Tidak demikian halnya bagi sejumlah pekerja di Kabupaten Karawang, Bogor, dan Bekasi. Agus Humaedi Abdillah, Muhammad Hafidz, Solihin, dan Chairul Eillen Kurniawan, para pekerja dimaksud, mempersoalkan Pasal 2 ayat (4) UU KIP ke Mahkamah Konstitusi. Alasannya, para pemohon merasa terhalangi memperoleh Nota Pemeriksaan PPK. Akibat berlakunya pasal itu Dirjen Pembinaan dan Pengawasan Ketenagakerjaan menerbitkan Surat No. B.20/PPK/I/2014 tanggal 23 Januari 2014.

Surat itu ditujukan ke Kepala Dinas Tenaga Kerja Provinsi, Kabupaten/Kota seluruh Indonesia yang mengkualifikasi Nota Pemeriksaan sebagai dokumen rahasia sesuai kepatutan dan kepentingan umum. Dengan begitu, Nota Pemeriksaan PPK tidak mungkin dimililki pekerja sebagai akibat titel rahasia. Alhasil, Para Pemohon tidak mengetahui informasi peralihan perjanjian kerja waktu tertentu (PKWT) dan perjanjian kerja waktu tidak tertentu (PKWTT).

Padahal, lewat pengujian frasa “demi hukum” Pasal 59 ayat (7), Pasal 65 ayat (8), Pasal 66 ayat (4) UU No. 13 Tahun 2003 tentang Ketenagakerjaan, MK memaknai proses peralihan pekerja dengan PKWT menjadi PKWTT harus melalui penetapan pengadilan negeri setelah memenuhi syarat-syarat tertentu. Putusan ini jaminan hak pekerja termasuk pemohon untuk dapat mengajukan pengesahan Nota Pemeriksaan tersebut ke pengadilan. Karena itu, Para Pemohon meminta MK memaknai pasal itu agar informasi publik yang dikecualikan dan bersifat rahasia dapat digunakan sepanjang sebagai syarat proses penegakkan hukum.
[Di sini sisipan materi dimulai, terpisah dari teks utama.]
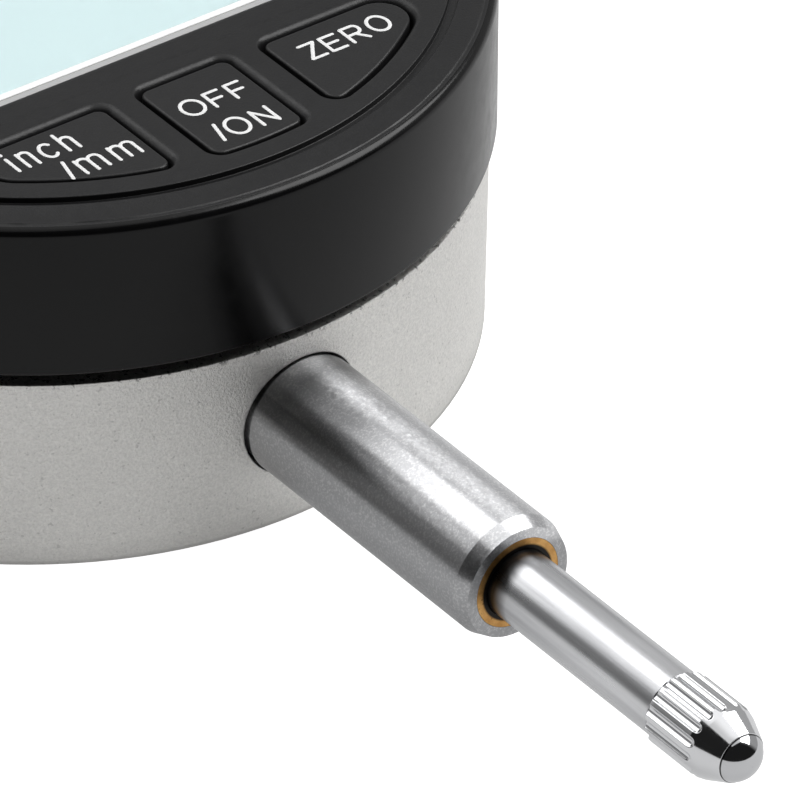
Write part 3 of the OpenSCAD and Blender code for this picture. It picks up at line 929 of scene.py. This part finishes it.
def key_lip(outline):
    """Loops of a key's opening, from the flat face down: its edge is crisp on the near and left
    sides and rounded on the far and right sides."""
    def shifted(g):
        return [(x + LIP_SHIFT[0], y + LIP_SHIFT[1]) for x, y in outline(g)]

    inner = [(x, y + LIP_RISE) for x, y in outline(LIP_GAP)]
    outer = shifted(LIP_GROW)
    loops = [(shifted(LIP_GROW + 0.1), FACE_Z)]
    for k in range(7):
        a = radians(15 * k)
        out = 1 - sin(a)
        row = [(x + (u - x) * out, y + (v - y) * out) for (x, y), (u, v) in zip(inner, outer)]
        loops.append((row, FACE_Z - LIP_DEPTH * (1 - cos(a))))
    loops.append((outline(KEY_GAP), PLATE_Z))
    return loops


def display_lip():
    """The display opening: a border barely higher than the face, then a rounded edge."""
    border = FACE_Z + 0.03
    rows = [(2.05, FACE_Z), (1.95, FACE_Z), (1.87, border), (1.77, border), (0.75, border),
            (0.6, border)]
    for a in (0, 20, 40, 60, 75, 90):
        t = radians(a)
        rows.append((0.5 - 0.42 * sin(t), border - 0.3 + 0.3 * cos(t)))
    rows.append((0.08, PLATE_Z))
    return [(window_outline(g), z) for g, z in rows]


def bezel_shell():
    """The bezel before its door and port openings are cut."""
    skin = Skin()
    inside = rounded([(SPIGOT_R + 0.4, SKIRT_Z, 0), (SPIGOT_R, SKIRT_Z, 0.1), (SPIGOT_R, SPIGOT_Z, 0.2),
                      (BEZEL_IN_R, SPIGOT_Z, 0.2), (BEZEL_IN_R, PLATE_Z, 0)])
    rings = turned_rings(skin, outer_profile() + inside)
    skin.bands(rings)
    openings = [display_lip(), key_lip(middle_key_outline), key_lip(side_key_outline),
                key_lip(unit_key_outline)]
    tops = []
    bottoms = []
    for rows in openings:
        loops = [skin.loop(outline, z) for outline, z in rows]
        skin.bands(loops)
        tops.append(loops[0])
        bottoms.append(loops[-1])
    skin.fill([rings[0]] + tops)
    skin.fill([rings[-1]] + bottoms)
    return skin.mesh("bezel")


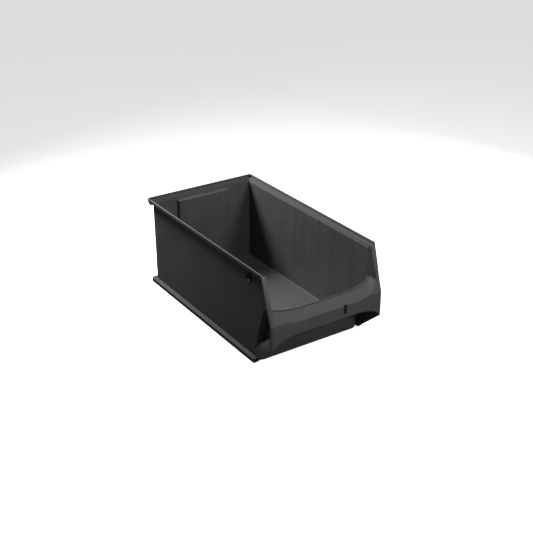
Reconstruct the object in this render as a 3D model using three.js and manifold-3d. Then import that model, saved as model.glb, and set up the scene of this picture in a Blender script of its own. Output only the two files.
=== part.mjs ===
// Stacking storage bin with an open, sloping front. It is one moulding of dark polypropylene, divided here
// into the regions that a toolmaker would name: floor, walls, rim, lip, skirt, flanges, runners and bosses.
// Millimetres. +X to the right, +Y to the back, +Z up. The origin is the middle of the footprint on the ground.
import * as THREE from 'three';
import { mergeVertices } from 'three/addons/utils/BufferGeometryUtils.js';
import Module from 'manifold-3d';

const wasm = await Module();
wasm.setup();

// Driving dimensions
const LENGTH = 360;
const WIDTH = 200;
const HEIGHT = 150;
const WALL = 2.2;
const FIT_GAP = 0.3;

const HALF_LENGTH = LENGTH / 2;
const HALF_WIDTH = WIDTH / 2;
// The back of every outline lies as far behind its half width as the bin is longer than it is wide.
const BACK_SHIFT = HALF_LENGTH - HALF_WIDTH;

// Tub
const FLOOR_TOP = 3;
const WALL_TOP = 140;
const HALF_AT_FLOOR = 93;
const HALF_AT_TOP = 93.4;
const BACK_CORNER_RADIUS = 4;

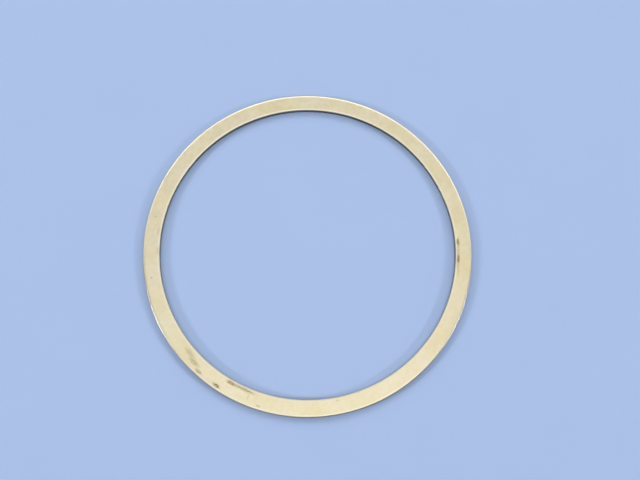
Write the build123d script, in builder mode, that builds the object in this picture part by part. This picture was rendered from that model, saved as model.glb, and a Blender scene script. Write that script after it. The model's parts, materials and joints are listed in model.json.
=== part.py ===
from build123d import *
import os

# A flat washer: a thin ring, blanked and pierced out of sheet in one stroke of a compound
# die. The shear leaves three bands on each wall. From the top face down they are the die
# roll, the bright burnished land that gives the ring its two diameters, and the torn
# fracture zone, which falls back a little from the land. Both rolls are on the same face.
#
# Millimetres. The origin is the centre of the underside, on the axis of the hole, and +Z
# runs up through the ring to the rolled face.

# Driving dimensions
hole_diameter = 81.0     # across the burnished land of the hole
ring_width = 4.5         # from the hole's land out to the rim's land
thickness = 1.5          # gauge of the sheet
roll_width = 0.70        # how far each die roll reaches across the top face
roll_depth = 0.18        # how far each die roll drops down its wall
land_height = 0.60       # height of the burnished land
fracture_setback = 0.05  # how far the fracture zone falls back by the underside
edge_break = 0.08        # radius left on the underside's edges by tumbling off the burr

# Radii and heights that follow from them
hole_radius = hole_diameter / 2
rim_radius = hole_radius + ring_width
roll_foot = thickness - roll_depth
land_foot = roll_foot - land_height

# The washer: half of its section, turned about the axis of the hole
with BuildPart() as washer:
    with BuildSketch(Plane.XZ) as section:
        with BuildLine() as outline:
            hole_roll_centre = (hole_radius + roll_width, roll_foot)
            rim_roll_centre = (rim_radius - roll_width, roll_foot)
            rim_roll = EllipticalCenterArc(
                rim_roll_centre, roll_width, roll_depth, start_angle=0, arc_size=90
            )
            hole_roll = EllipticalCenterArc(
                hole_roll_centre, roll_width, roll_depth, start_angle=90, arc_size=90
            )
            top_face = Line(rim_roll @ 1, hole_roll @ 0)
            walls_and_underside = Polyline(
                hole_roll @ 1,
                (hole_radius, land_foot),
                (hole_radius + fracture_setback, 0),
                (rim_radius - fracture_setback, 0),
                (rim_radius, land_foot),
                rim_roll @ 0,
            )
        make_face()
    revolve(axis=Axis.Z)
    underside_edges = washer.edges().group_by(Axis.Z)[0]
    fillet(underside_edges, radius=edge_break)
washer.part.label = "washer"

os.makedirs("parts", exist_ok=True)
export_step(washer.part, "parts/washer.step")
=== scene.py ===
import json
import math

import bmesh
import bpy
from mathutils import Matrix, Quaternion, Vector, noise


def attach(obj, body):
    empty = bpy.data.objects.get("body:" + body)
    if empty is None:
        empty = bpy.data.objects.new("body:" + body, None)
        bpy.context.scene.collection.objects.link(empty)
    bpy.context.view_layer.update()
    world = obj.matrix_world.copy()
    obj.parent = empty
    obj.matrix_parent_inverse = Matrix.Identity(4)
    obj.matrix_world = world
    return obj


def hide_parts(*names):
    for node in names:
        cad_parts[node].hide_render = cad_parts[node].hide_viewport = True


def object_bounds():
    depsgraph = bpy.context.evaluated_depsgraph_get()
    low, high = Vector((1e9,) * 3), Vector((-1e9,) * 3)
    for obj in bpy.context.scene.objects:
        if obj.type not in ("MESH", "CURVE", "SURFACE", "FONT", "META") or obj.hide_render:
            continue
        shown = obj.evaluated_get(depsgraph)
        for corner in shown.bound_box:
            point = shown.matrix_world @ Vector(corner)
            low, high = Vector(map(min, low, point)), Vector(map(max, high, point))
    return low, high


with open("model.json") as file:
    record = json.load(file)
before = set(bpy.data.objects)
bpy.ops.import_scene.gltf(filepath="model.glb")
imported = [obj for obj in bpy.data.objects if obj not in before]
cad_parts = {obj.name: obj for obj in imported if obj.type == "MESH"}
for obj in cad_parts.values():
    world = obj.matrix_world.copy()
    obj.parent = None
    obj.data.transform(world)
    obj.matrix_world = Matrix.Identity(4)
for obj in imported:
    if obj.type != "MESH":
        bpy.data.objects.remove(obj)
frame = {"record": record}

cad_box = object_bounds()
MM = 0.001

# ---------------------------------------------------------------------------------------
# The camera. It is held over the washer, a little towards the near side, with a short lens
# and a slight lean, as a hand-held close-up of a small part is taken.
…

Joko melanjutkan Pasal 2 ayat (4) UU KIP sebenarnya ditujukan agar keberadaan Nota Pemeriksaan PPK tersebut tidak berpotensi menghambat proses hukum selanjutnya. Sebab, hakikatnya Nota Pemeriksaan PPK berisi temuan-temuan ketidaksesuaian dalam perusahaan sekaligus perintah perbaikan-perbaikan yang bersifat perdata atau pun pidana. “Apabila perusahaan tidak patuh, bisa diselesaikan melalui mekanisme penyelesaian hubungan industrial atau pidana ketenagakerjaan,” ujar Joko menjelaskan.

Dia tegaskan keberadaan UU KIP prinsipnya setiap informasi publik bersifat terbuka dan dapat diakses setiap pengguna infomasi publik. Namun, informasi publik ada yang dikecualikan bersifat ketat dan terbatas. Adapun informasi publik yang dikecualikan ini bersifat rahasia sesuai UU, kepatutan, dan kepentingan umum yang menutup informasi itu dapat melindungi kepentingan yang lebih besar daripada membukanya.“Jadi tidak benar Pasal 2 ayat (4) UU KIP menghalang-halangi hak konstitusional Para Pemohon,” kata dia.

Menurutnya, Pasal 2 ayat (4) UU KIP ini sama sekali tidak terkait isu konstitusionalitas berlakunya norma, tetapi menyangkut implementasi norma UU KIP, sehingga pengujian UU KIP bukan kewenangan MK. Justru, berlakunya pasal itu memberi keseimbangan antara kepentingan masyarakat untuk mendapatkan informasi dengan kepentingan negara untuk merahasiakan informasi guna menjaga hak orang lain sesuai amanat Pasal 28J UUD 1945.

“Menyatakan Pasal 2 ayat (4) UU KIP tidak bertentangan dengan Pasal 28D ayat (1), Pasal 28F UUD 1945,” harapnya.